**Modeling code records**

## start

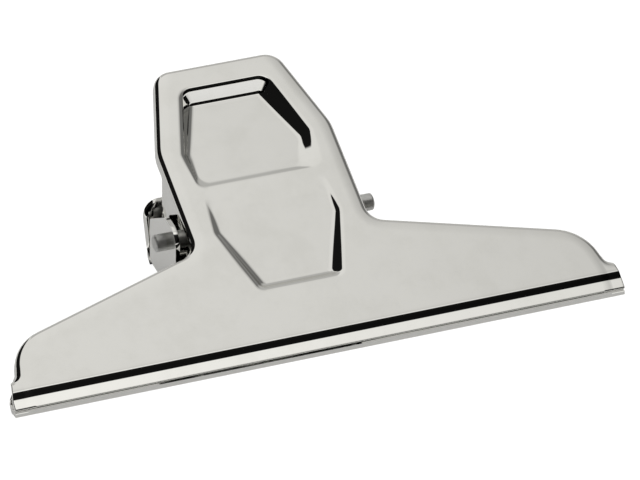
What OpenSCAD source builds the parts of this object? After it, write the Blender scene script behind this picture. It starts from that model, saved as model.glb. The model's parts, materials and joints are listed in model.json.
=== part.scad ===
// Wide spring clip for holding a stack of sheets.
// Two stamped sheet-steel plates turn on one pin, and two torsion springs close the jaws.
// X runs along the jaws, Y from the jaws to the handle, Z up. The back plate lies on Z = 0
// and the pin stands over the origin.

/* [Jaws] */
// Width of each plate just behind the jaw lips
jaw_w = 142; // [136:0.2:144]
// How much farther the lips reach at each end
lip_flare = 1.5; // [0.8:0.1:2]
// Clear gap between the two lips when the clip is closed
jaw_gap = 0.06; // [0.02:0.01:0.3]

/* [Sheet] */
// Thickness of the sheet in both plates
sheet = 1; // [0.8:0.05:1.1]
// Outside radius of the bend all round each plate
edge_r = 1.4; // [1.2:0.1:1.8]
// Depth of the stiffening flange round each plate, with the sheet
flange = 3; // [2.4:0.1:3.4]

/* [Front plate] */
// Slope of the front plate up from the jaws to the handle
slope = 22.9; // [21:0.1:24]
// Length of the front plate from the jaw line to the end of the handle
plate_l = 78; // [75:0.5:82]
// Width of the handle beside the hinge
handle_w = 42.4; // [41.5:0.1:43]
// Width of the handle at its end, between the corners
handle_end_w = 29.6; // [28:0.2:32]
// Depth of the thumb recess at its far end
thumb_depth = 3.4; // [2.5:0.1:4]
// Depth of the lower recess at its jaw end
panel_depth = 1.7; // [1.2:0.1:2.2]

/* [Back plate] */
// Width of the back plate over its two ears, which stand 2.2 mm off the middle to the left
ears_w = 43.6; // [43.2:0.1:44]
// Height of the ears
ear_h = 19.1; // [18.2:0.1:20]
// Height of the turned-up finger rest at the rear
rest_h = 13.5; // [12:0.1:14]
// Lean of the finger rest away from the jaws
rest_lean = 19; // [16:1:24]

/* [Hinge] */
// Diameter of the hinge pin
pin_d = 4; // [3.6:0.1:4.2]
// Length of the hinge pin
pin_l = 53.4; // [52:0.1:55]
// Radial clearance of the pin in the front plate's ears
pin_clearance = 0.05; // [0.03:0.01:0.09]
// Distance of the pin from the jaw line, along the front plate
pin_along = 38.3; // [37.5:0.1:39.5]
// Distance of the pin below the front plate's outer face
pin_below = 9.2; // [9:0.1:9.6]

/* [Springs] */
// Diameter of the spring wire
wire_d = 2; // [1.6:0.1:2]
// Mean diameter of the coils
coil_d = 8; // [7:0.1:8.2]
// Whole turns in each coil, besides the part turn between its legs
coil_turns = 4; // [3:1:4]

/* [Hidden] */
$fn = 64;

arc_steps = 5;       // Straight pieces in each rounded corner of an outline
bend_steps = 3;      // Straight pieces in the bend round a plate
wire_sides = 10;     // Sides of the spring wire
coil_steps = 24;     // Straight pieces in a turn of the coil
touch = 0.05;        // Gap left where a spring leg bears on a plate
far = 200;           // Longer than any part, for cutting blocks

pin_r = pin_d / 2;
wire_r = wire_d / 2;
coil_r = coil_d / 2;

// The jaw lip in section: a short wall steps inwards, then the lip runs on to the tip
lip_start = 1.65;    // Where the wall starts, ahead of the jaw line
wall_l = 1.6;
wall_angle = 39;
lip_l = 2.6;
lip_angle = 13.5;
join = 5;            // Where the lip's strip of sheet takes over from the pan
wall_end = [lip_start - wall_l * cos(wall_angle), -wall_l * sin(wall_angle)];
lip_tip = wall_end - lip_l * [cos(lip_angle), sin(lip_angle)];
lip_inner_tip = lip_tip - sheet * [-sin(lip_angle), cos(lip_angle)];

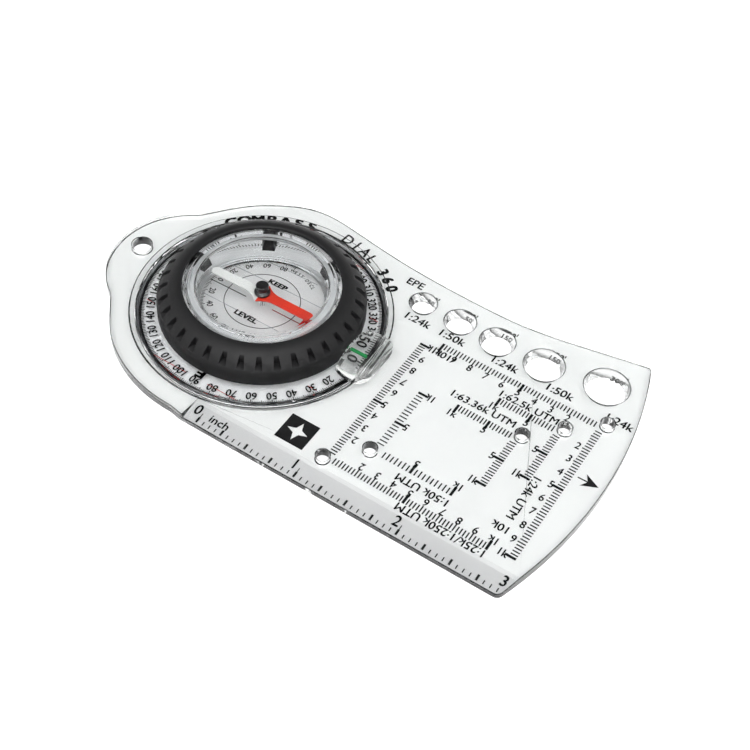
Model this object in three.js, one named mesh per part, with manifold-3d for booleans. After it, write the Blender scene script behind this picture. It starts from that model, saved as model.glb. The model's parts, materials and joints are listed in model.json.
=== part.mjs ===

## end

**Set task**
Take each line of the material that contains the word "listed" and list it.

**Solution**
What OpenSCAD source builds the parts of this object? After it, write the Blender scene script behind this picture. It starts from that model, saved as model.glb. The model's parts, materials and joints are listed in model.json.
Model this object in three.js, one named mesh per part, with manifold-3d for booleans. After it, write the Blender scene script behind this picture. It starts from that model, saved as model.glb. The model's parts, materials and joints are listed in model.json.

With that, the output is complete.